The decomposition
German GDP growth in 2026 is overwhelmingly a public-demand story. Government consumption is rising on defence and administration; public investment is rising as the infrastructure fund and defence procurement begin to flow. Against that, net exports are a drag for the first time in a generation, private investment is broadly flat as firms wait for proof of the recovery, and household consumption is positive but muted. The result is the thin 0.6 to 0.9 percent the institutes forecast.
The state as the marginal buyer
The numbers behind the public impulse are large. The 2026 federal defence budget is a record €108.2 billion, part of a plan to spend on the order of €650 billion over five years to move toward the NATO 3.5 percent-of-GDP target. The €500 billion infrastructure fund, sitting outside the debt brake and earmarked across transport, energy, health, education and digitalisation with €100 billion ring-fenced for climate, must be spent within twelve years. For comparison, the fund alone is equivalent to 11.6 percent of 2024 GDP.
This is why government is the marginal buyer in the German economy in 2026. The question is execution. The ifo Institute's finding that 95 percent of the new debt earmarked for 2025 was used to plug holes in the regular budget rather than to add net investment is the single most important caveat on the entire growth story. Money authorised is not money spent, and money spent on substitution is not stimulus.
Why net exports stopped helping
For decades the reliable German growth engine was net exports. In 2025 it shifted into reverse. The goods trade surplus fell to €200.5 billion from €242.9 billion in 2024, a drop of more than €42 billion. US tariffs hit the most valuable export category directly: shipments of motor vehicles and parts to the United States fell 17.8 percent, and total exports to the US, still Germany's largest single market, fell 9.4 percent to €146.2 billion. Exports to China fell 9.7 percent even as imports from China rose 8.8 percent, flipping the bilateral balance further against Germany.
The export machine has not broken so much as inverted. China is now Germany's largest trading partner but increasingly as a source of imports and a competitor in third markets, not as a customer. The model that defined the German miracle is being dismantled from both ends at once.
The investment that is not happening
Private non-residential investment is the swing factor that would turn a 0.7 percent recovery into a 1.5 percent one, and it is broadly on strike. Capacity utilisation in manufacturing is below average, energy costs remain a structural deterrent to energy-intensive expansion, and the policy environment - while more generous - is not yet proven. Firms have been promised an industrial electricity-price subsidy covering up to half the wholesale cost for energy-intensive sectors from 2026, but they have learned to discount German promises until they appear in the accounts.
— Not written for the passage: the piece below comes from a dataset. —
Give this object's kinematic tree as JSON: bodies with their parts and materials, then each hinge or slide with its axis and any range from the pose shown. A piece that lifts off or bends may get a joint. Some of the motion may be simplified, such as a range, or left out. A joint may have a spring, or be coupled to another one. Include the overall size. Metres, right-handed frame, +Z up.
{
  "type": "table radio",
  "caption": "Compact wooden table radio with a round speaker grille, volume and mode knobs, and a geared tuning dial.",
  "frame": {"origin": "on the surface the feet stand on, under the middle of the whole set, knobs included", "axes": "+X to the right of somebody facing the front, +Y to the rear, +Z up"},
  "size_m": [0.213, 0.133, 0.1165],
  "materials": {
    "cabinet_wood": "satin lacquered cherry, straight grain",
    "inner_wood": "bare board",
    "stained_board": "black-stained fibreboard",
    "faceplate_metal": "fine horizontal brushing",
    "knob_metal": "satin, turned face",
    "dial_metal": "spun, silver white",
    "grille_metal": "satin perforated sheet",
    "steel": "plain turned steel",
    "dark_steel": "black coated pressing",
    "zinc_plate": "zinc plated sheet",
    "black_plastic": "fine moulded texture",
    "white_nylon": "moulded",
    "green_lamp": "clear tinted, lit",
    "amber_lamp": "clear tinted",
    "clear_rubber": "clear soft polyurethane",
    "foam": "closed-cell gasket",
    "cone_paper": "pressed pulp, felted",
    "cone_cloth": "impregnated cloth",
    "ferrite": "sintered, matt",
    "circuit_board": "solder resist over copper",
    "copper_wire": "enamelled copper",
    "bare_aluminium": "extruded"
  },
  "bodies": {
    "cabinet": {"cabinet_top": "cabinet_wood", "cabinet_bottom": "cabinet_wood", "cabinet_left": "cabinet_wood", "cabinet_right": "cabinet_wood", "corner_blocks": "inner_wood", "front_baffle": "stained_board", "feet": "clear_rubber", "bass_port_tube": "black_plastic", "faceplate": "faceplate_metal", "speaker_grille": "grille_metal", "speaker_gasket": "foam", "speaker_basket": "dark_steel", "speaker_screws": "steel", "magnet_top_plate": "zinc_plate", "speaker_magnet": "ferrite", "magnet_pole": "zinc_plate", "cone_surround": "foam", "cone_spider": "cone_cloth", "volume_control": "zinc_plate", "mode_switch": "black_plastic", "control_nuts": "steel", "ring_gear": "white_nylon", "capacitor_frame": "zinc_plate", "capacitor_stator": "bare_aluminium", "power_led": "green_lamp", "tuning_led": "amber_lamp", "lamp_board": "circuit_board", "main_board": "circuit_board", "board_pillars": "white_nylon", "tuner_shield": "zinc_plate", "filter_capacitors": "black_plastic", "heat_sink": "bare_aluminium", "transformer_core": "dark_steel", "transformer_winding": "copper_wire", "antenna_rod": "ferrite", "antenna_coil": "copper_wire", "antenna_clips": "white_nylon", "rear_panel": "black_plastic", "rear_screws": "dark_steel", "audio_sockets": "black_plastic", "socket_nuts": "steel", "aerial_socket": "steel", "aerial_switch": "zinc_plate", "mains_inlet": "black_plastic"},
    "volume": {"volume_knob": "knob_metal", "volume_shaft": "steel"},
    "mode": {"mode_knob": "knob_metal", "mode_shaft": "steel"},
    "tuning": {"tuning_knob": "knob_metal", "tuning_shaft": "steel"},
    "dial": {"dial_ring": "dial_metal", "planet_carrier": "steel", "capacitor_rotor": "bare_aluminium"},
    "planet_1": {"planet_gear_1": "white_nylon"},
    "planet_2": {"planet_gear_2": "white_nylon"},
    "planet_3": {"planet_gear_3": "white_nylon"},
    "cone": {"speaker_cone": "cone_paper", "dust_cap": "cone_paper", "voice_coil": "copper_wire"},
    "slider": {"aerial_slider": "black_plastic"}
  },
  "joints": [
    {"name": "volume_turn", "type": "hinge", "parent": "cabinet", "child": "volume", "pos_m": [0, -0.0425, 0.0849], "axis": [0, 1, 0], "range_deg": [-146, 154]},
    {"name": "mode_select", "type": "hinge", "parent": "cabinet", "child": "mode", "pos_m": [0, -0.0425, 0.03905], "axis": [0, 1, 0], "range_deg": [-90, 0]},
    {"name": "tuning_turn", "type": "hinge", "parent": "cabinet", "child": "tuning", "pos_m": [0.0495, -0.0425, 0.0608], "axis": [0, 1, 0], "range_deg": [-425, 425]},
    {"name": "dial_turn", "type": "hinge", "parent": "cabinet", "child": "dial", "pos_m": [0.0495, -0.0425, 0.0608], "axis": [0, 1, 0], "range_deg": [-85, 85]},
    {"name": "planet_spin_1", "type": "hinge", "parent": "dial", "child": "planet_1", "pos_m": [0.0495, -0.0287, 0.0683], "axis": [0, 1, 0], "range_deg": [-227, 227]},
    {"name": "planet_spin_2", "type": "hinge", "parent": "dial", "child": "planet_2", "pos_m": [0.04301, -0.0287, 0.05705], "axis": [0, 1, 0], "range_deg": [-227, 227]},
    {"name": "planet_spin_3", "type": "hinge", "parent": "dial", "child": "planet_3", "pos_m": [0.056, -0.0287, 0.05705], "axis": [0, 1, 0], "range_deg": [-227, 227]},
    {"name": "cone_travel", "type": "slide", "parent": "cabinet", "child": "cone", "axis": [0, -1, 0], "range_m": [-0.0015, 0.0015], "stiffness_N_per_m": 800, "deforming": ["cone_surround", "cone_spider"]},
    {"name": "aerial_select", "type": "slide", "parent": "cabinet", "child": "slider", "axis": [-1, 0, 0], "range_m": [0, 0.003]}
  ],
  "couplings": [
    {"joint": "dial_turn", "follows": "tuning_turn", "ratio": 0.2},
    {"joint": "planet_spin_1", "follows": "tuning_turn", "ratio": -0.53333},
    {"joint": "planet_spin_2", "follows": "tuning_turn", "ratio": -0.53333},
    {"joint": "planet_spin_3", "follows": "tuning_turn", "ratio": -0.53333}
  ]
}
| Component | 2026 contribution | Driver |
|---|---|---|
| Government consumption | Strongly positive | Defence, administration |
| Public investment | Positive, ramping | Infrastructure fund |
| Private consumption | Mildly positive | Real wages vs low confidence |
| Private investment | Flat | Awaiting execution proof |
| Net exports | Negative | Tariffs, China competition |
What would change the mix
A durable recovery requires the hand-off from public to private demand. Three things would trigger it: visible, accelerating disbursement from the infrastructure fund that convinces firms the orders are real; a stabilisation in the external environment, particularly a de-escalation of the US tariff regime on autos; and a floor under confidence, which is as much political as economic. None is guaranteed, and the first matters most because it is the one Berlin directly controls.